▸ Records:
※ ※ ※

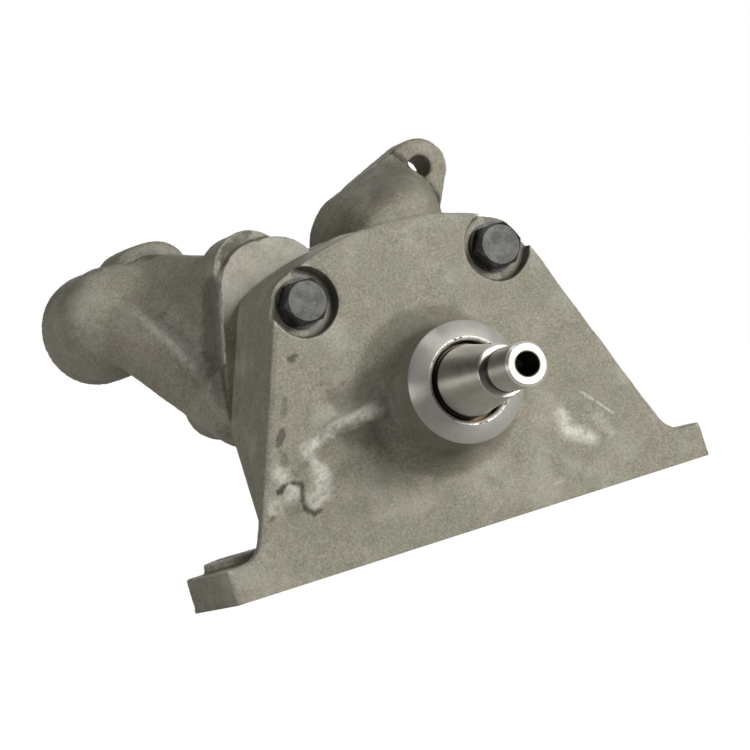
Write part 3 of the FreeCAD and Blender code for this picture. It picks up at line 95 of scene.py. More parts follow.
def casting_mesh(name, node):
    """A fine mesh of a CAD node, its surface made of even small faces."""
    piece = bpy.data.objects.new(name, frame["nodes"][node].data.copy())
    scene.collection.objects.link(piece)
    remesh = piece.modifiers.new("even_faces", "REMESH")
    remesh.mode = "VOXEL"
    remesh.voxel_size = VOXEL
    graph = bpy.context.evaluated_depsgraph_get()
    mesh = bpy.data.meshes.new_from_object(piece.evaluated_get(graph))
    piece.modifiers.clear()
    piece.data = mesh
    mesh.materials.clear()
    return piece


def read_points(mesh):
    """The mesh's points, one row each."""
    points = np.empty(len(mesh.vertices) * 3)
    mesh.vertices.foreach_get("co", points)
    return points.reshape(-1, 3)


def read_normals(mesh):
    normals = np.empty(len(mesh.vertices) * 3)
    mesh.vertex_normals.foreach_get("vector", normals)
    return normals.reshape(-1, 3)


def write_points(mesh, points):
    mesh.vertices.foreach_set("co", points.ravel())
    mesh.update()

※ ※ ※

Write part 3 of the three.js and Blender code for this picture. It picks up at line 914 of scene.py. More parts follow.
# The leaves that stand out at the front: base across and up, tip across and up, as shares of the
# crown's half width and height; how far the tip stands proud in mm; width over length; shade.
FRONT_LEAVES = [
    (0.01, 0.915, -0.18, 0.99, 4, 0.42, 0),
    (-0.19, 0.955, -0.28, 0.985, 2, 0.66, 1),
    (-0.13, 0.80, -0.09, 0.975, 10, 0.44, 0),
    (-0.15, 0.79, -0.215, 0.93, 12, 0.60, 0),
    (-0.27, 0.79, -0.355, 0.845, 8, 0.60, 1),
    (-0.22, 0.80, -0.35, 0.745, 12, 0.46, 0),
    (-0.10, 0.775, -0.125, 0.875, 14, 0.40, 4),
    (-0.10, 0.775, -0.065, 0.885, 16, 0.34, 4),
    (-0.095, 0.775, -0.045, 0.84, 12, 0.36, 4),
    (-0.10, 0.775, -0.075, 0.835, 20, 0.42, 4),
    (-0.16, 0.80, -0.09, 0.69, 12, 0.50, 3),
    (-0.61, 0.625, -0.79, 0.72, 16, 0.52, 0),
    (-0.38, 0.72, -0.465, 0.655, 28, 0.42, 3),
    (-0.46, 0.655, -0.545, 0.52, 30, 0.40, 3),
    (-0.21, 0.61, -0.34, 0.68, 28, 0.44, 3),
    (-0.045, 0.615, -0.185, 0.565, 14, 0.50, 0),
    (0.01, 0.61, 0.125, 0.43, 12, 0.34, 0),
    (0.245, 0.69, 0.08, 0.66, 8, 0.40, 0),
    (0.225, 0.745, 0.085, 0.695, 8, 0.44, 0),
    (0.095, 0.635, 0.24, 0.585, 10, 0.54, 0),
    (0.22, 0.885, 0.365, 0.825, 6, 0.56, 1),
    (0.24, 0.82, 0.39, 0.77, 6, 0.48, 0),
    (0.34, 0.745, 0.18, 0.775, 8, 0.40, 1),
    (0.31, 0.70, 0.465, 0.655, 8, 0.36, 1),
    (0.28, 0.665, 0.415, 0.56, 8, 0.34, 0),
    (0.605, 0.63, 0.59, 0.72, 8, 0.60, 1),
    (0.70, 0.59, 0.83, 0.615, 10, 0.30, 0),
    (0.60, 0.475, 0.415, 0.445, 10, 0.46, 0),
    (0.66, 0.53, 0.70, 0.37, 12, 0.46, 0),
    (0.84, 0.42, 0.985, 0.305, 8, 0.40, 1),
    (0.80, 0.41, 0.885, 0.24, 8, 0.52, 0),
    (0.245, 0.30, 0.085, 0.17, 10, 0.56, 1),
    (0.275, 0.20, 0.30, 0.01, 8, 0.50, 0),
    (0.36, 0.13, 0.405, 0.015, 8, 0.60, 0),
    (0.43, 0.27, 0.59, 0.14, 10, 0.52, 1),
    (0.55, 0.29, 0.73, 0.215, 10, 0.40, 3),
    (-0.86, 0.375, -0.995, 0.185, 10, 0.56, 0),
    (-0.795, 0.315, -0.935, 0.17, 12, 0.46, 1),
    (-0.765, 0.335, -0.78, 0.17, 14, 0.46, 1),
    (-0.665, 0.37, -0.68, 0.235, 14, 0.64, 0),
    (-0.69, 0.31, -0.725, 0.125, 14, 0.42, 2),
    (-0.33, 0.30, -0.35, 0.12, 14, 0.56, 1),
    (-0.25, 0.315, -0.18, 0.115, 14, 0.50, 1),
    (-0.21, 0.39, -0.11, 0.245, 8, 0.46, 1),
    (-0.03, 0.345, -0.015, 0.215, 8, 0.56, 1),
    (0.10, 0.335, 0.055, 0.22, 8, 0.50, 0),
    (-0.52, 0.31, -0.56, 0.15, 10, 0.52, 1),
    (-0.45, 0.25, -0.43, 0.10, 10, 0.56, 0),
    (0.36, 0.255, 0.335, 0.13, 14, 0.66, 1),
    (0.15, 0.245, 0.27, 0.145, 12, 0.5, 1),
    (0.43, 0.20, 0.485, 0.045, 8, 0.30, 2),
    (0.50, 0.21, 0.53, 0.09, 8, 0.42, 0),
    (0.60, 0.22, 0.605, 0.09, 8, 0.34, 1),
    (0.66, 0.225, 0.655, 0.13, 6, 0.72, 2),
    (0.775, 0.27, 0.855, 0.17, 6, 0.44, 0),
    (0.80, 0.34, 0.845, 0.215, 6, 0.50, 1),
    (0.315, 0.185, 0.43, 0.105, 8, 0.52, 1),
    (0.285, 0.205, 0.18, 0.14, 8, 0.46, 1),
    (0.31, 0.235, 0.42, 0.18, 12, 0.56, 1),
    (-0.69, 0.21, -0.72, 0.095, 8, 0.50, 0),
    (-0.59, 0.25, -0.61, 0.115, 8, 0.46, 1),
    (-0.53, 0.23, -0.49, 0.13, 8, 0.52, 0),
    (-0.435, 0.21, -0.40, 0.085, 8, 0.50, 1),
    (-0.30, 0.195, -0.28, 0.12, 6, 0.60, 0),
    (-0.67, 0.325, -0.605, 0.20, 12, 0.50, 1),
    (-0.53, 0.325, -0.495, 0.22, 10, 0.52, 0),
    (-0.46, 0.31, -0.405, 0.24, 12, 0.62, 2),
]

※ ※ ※

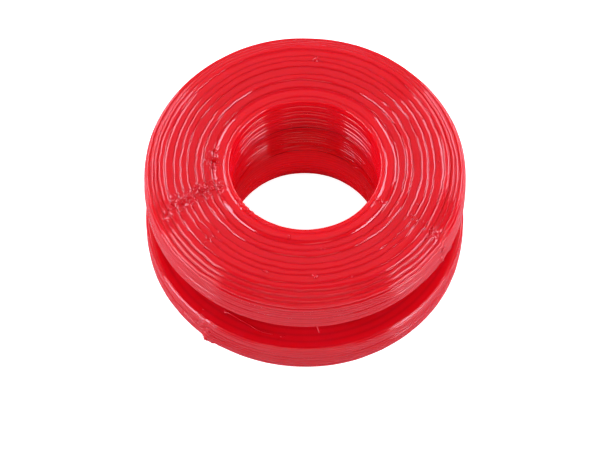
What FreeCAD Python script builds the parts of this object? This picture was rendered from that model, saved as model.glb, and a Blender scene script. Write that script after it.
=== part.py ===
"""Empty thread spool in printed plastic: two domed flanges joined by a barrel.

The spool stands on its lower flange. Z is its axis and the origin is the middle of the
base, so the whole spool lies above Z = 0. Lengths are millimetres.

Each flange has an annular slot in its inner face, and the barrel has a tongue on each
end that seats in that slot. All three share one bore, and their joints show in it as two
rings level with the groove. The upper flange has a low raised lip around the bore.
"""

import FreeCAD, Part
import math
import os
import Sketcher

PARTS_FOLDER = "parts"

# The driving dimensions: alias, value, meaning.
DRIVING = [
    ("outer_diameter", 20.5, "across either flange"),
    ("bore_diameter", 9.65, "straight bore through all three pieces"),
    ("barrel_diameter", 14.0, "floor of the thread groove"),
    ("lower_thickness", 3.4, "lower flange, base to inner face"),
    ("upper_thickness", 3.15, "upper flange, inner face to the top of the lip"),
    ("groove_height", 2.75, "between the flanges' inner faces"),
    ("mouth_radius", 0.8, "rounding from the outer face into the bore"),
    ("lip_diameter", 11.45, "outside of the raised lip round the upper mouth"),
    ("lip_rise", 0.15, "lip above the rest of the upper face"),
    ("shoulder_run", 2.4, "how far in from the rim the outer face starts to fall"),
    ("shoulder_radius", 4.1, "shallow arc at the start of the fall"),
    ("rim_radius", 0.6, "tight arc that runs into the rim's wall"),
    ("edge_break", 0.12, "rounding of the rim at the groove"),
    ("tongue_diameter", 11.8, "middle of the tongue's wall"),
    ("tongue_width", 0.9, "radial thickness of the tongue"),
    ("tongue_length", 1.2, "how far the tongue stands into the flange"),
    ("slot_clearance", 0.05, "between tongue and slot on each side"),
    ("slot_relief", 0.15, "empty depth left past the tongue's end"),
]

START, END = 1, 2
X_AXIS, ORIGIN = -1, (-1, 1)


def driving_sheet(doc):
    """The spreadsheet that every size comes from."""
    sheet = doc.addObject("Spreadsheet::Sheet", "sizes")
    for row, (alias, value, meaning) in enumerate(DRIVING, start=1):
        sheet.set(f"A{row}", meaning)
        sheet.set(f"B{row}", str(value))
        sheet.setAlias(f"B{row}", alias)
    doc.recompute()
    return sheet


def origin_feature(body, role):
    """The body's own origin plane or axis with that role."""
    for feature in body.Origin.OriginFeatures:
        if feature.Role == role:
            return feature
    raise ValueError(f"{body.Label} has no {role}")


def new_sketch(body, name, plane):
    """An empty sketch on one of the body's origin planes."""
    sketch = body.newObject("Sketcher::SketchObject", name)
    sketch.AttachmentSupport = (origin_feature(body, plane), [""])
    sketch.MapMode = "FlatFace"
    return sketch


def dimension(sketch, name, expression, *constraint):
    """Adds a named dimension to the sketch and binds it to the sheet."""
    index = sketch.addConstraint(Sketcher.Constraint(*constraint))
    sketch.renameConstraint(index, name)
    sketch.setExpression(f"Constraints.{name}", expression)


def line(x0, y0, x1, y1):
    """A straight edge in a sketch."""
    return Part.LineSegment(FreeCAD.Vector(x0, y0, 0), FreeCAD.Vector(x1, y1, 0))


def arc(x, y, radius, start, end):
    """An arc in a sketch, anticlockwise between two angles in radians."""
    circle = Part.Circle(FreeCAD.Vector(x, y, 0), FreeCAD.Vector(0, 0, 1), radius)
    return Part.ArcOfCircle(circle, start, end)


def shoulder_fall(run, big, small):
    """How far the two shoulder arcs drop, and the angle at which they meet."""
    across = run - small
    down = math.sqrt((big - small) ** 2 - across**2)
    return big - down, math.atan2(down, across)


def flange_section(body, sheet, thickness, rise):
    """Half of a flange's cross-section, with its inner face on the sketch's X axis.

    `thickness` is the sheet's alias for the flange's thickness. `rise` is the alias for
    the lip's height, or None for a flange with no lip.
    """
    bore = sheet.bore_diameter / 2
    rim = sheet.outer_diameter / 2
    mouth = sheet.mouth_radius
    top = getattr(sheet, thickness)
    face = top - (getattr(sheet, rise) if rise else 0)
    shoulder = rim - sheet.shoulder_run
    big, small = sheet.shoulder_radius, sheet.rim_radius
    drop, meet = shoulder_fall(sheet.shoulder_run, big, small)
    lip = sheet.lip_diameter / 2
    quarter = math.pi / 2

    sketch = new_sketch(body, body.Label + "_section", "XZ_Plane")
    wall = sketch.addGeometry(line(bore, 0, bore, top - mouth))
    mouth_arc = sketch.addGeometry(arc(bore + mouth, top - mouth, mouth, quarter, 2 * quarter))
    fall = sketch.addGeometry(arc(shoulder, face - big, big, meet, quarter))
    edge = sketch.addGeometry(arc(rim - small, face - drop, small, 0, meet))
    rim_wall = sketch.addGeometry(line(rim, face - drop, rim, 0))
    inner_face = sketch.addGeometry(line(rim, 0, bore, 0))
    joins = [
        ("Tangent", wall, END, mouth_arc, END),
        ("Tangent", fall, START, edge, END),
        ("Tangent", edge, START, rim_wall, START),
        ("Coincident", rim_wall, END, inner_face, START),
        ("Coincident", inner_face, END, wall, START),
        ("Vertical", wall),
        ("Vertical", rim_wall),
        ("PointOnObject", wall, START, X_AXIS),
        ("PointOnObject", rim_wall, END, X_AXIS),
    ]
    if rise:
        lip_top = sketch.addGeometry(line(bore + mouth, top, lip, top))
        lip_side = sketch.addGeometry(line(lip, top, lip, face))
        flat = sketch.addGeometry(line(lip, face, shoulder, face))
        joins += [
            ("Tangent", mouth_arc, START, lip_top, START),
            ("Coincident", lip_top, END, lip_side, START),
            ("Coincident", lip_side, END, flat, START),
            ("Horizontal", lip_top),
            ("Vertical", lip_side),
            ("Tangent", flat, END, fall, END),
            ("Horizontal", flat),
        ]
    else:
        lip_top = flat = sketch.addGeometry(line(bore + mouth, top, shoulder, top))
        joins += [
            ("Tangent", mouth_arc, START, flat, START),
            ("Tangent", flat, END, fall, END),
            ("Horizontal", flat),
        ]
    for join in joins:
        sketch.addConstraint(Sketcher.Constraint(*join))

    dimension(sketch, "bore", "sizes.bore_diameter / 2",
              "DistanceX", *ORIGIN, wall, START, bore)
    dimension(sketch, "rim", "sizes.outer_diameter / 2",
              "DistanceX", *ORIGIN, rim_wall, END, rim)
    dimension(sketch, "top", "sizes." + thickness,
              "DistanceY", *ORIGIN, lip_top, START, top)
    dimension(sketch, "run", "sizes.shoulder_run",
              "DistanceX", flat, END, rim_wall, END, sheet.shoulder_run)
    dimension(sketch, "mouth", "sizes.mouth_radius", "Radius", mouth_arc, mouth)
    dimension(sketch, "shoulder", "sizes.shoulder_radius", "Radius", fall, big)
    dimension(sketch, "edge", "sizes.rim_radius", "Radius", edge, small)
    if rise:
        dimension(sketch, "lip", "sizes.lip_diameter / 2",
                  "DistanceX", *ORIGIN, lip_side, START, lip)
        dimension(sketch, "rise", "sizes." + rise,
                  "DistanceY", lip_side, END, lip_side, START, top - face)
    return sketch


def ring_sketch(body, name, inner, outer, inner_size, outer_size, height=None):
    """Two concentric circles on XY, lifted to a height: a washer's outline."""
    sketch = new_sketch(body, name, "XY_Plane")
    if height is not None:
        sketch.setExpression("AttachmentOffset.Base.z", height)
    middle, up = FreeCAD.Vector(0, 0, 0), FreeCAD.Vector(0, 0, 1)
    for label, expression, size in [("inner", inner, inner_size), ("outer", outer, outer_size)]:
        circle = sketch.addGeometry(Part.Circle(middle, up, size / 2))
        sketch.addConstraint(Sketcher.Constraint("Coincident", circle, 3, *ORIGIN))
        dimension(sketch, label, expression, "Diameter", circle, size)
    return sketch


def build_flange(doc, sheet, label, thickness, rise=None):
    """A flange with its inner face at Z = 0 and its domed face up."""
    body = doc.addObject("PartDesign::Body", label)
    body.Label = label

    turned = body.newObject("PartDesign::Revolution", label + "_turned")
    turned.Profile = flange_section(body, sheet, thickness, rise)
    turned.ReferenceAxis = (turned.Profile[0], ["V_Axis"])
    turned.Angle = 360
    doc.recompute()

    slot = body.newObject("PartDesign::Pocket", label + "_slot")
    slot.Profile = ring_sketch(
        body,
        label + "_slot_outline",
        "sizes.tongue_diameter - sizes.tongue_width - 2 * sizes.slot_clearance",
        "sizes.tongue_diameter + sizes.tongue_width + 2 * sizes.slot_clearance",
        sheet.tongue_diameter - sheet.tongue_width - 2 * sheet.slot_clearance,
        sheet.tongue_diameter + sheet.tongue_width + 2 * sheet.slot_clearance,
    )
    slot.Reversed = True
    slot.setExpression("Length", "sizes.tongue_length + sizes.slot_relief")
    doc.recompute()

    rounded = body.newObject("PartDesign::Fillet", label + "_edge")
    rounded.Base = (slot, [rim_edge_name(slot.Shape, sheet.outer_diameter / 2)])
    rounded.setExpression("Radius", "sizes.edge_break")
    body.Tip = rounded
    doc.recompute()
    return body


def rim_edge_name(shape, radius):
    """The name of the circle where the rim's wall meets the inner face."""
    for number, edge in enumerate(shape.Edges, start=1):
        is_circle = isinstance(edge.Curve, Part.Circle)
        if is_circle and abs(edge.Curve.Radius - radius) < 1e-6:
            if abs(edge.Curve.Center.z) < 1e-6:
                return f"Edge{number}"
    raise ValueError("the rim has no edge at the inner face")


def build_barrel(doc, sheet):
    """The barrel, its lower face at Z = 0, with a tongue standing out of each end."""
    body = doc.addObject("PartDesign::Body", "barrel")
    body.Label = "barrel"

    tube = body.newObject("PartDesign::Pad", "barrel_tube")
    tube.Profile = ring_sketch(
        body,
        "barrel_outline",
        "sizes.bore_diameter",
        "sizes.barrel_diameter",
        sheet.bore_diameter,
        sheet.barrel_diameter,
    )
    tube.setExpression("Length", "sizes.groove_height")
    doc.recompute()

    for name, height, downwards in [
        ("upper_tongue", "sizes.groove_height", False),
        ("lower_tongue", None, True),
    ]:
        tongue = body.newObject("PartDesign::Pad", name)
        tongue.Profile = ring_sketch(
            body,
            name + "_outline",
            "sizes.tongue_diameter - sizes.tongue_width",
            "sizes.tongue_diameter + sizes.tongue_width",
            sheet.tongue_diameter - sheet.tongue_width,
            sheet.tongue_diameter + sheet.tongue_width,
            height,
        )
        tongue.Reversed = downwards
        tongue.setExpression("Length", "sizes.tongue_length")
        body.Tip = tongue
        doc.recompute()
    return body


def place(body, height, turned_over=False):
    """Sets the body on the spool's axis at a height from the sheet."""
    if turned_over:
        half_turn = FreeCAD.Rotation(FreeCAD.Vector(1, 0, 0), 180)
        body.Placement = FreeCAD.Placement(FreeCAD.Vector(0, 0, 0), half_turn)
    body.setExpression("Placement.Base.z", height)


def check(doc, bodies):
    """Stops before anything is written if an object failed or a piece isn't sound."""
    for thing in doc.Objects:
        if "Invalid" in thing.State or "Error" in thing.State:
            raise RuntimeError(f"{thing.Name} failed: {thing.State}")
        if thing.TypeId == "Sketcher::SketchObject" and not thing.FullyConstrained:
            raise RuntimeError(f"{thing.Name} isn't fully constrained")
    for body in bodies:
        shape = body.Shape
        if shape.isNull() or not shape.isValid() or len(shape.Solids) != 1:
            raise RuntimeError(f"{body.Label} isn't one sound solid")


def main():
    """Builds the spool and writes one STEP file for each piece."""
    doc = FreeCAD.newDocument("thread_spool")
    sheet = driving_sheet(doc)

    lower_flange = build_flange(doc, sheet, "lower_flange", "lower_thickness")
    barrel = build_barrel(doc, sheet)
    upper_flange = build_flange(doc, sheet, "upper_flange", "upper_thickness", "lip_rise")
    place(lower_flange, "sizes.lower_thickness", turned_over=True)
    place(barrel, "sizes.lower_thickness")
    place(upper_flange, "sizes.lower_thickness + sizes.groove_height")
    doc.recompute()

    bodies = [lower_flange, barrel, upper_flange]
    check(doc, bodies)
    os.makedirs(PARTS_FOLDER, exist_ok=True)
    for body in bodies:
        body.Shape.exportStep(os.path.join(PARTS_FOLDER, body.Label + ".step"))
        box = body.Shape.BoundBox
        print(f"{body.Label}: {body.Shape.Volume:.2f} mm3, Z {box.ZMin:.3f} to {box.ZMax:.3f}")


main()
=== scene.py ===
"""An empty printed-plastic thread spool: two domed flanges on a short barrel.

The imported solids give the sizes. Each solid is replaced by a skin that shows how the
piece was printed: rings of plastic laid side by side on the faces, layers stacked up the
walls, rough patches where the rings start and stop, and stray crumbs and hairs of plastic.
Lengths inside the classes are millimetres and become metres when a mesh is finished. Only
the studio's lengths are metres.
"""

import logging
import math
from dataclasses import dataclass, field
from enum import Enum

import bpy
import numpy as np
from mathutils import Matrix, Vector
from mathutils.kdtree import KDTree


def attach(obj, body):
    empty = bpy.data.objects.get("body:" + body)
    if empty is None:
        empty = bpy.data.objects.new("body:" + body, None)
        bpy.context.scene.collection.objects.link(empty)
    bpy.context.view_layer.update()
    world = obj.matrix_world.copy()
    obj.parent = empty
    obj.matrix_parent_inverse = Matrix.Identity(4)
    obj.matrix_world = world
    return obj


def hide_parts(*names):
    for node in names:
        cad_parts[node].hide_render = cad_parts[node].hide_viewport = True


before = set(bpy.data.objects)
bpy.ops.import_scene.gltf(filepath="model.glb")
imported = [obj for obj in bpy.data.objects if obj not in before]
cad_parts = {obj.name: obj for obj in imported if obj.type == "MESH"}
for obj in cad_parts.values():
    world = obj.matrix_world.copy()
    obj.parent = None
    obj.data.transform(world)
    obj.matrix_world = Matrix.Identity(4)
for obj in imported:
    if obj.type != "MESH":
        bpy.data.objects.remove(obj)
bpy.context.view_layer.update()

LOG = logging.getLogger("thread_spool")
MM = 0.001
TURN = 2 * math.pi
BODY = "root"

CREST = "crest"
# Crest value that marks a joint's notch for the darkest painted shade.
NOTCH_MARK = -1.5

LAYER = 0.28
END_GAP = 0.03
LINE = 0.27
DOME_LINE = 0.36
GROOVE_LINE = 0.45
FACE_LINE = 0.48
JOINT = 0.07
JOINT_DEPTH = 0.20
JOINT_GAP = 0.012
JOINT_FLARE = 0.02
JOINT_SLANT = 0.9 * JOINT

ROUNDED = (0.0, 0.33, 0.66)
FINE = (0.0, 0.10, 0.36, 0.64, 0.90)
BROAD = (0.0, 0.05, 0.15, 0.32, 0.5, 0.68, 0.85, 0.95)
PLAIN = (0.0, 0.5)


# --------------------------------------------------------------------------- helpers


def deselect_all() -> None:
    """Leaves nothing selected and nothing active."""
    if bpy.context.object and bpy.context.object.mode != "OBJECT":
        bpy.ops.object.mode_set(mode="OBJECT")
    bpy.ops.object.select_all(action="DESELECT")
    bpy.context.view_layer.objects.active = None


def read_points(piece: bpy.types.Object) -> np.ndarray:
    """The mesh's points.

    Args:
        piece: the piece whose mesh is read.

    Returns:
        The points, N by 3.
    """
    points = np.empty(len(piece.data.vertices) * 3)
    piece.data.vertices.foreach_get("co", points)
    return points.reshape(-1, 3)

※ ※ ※

▸ Task directions:
Repeat these lines exactly and nothing more: the one containing "Write part 3 of the FreeCAD", the one containing "return piece", and all the lines between.

▸ Response to the task:
Write part 3 of the FreeCAD and Blender code for this picture. It picks up at line 95 of scene.py. More parts follow.
def casting_mesh(name, node):
    """A fine mesh of a CAD node, its surface made of even small faces."""
    piece = bpy.data.objects.new(name, frame["nodes"][node].data.copy())
    scene.collection.objects.link(piece)
    remesh = piece.modifiers.new("even_faces", "REMESH")
    remesh.mode = "VOXEL"
    remesh.voxel_size = VOXEL
    graph = bpy.context.evaluated_depsgraph_get()
    mesh = bpy.data.meshes.new_from_object(piece.evaluated_get(graph))
    piece.modifiers.clear()
    piece.data = mesh
    mesh.materials.clear()
    return piece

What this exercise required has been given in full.